37. Филопемен, услышав об убийстве тирана, отправился в Лакедемон. Найдя там все в страхе и смятении, созвал знатных граждан, произнес речь, какую должен был сказать Алексамен, и присоединил лакедемонян к Ахейскому союзу тем еще легче, что к тому же времени случайно прибыл Авл Атилий к Гитию с 24 пентерами.
В те же дни Фоант в отношении Халкиды отнюдь не имел того же счастья, с каким занята была Деметриада Еврилохом. Ему помогали Евтимид, знатный муж, который, после прибытия Тита Квинкция и послов, изгнан был из Халкиды благодаря могуществу людей, стоявших за союз с римлянами, и негоциант Геродор из Киоса, который по причине своих богатств пользовался большим влиянием в Халкиде, и хотя подготовлены были к измене лица, принадлежавшие к партии Евтимида. Евтимид отправился из Афин, которые он избрал местом жительства, сперва в Фивы, и отсюда в Салганеи, Геродор же – к Тронию. Недалеко оттуда, в Малийском заливе, Фоант имел 2000 человек пехоты, 200 всадников и до 30 легких транспортных судов. Геродор получил приказание переправить их с 600 человек пехоты на остров Аталанту, чтобы оттуда перейти в Халкиду, как скоро он заметит, что пехота уже приближается к Авлиде и Еврипу; сам же Фоант вел прочие войска в Халкиду быстро, как мог, преимущественно ночными переходами.
38. По изгнании Евтимида высшая власть в Халкиде была в руках Микитиона и Ксеноклида. Сами ли по себе они заподозрили или им было донесено, но только сначала они испугались и единственную надежду на спасение полагали в бегстве; потом, когда они успокоились от страха и увидали, что грозит измена и предательство не только отечеству, но и союзу с римлянами, то придумали следующий план.

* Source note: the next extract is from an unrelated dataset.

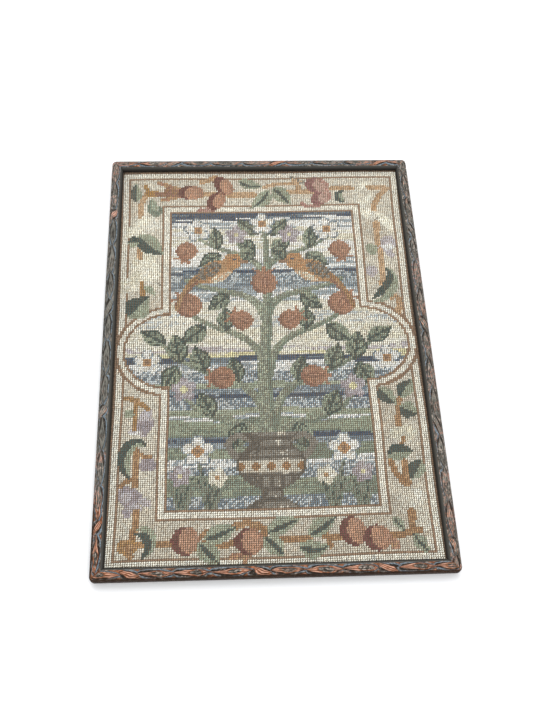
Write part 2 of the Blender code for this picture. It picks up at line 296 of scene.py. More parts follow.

Как раз в то время был в Эретрии годовой праздник Амаринфской Дианы, в котором принимали участие не только туземцы, но и каристийцы. Микитион и Ксеноклид отправили туда послов просить эретрийцев и каристийцев сжалиться над их положением, так как они родились на том же острове, и не упускать из вида союза с римлянами. Они не должны позволить, чтобы Халкида попала в руки этолийцев; завладев Халкидой, этолийцы завладеют Эвбеей; тяжелые властители были македоняне, но еще гораздо менее можно будет выносить этолийцев. Преимущественно уважение к римлянам подействовало на города (Эретрий и Карист), так как недавно они убедились в их храбрости на войне и в их справедливости и добродушии в победе. Поэтому оба города вооружили и послали весь цвет своей молодежи. Граждане, передав им оборону стен Халкиды, сами со всеми своими боевыми силами перешли через Еврип и расположились лагерем при Салганеях. Оттуда они отправили к этолийцам сперва герольда, потом послов спросить, что халкидяне сказали или сделали, почему этолийцы, их союзники и друзья, пришли осаждать их; Фоант, предводитель этолийцев, отвечал, что они пришли не для того, чтобы осаждать их, но чтобы освободить от римлян; что они, халкидяне, заключены теперь в оковы более блестящие, но гораздо более тяжелые, чем тогда, когда в их крепости был македонский гарнизон. Халкидяне, напротив, утверждали, что они не состоят ни у кого в рабстве и не нуждаются ни в чьей помощи. После таких переговоров послы удалились к своим, а Фоант и этолийцы возвратились домой, так как они всю свою надежду возлагали на неожиданное нападение, но вовсе не были достаточно сильны для открытой войны и для осады города, укрепленного с суши и с моря. Евтимид, услыхав, что лагерь его земляков стоит при Салганеях и что этолийцы удалились, также возвратился из Фив в Афины. Геродор, тщетно прождав несколько дней в величайшем напряжении сигнала из Аталанты, послал дозорное судно узнать, что за причина замедления, и увидя, что союзники отказались от предприятия, направился обратно в Троний, откуда прибыл.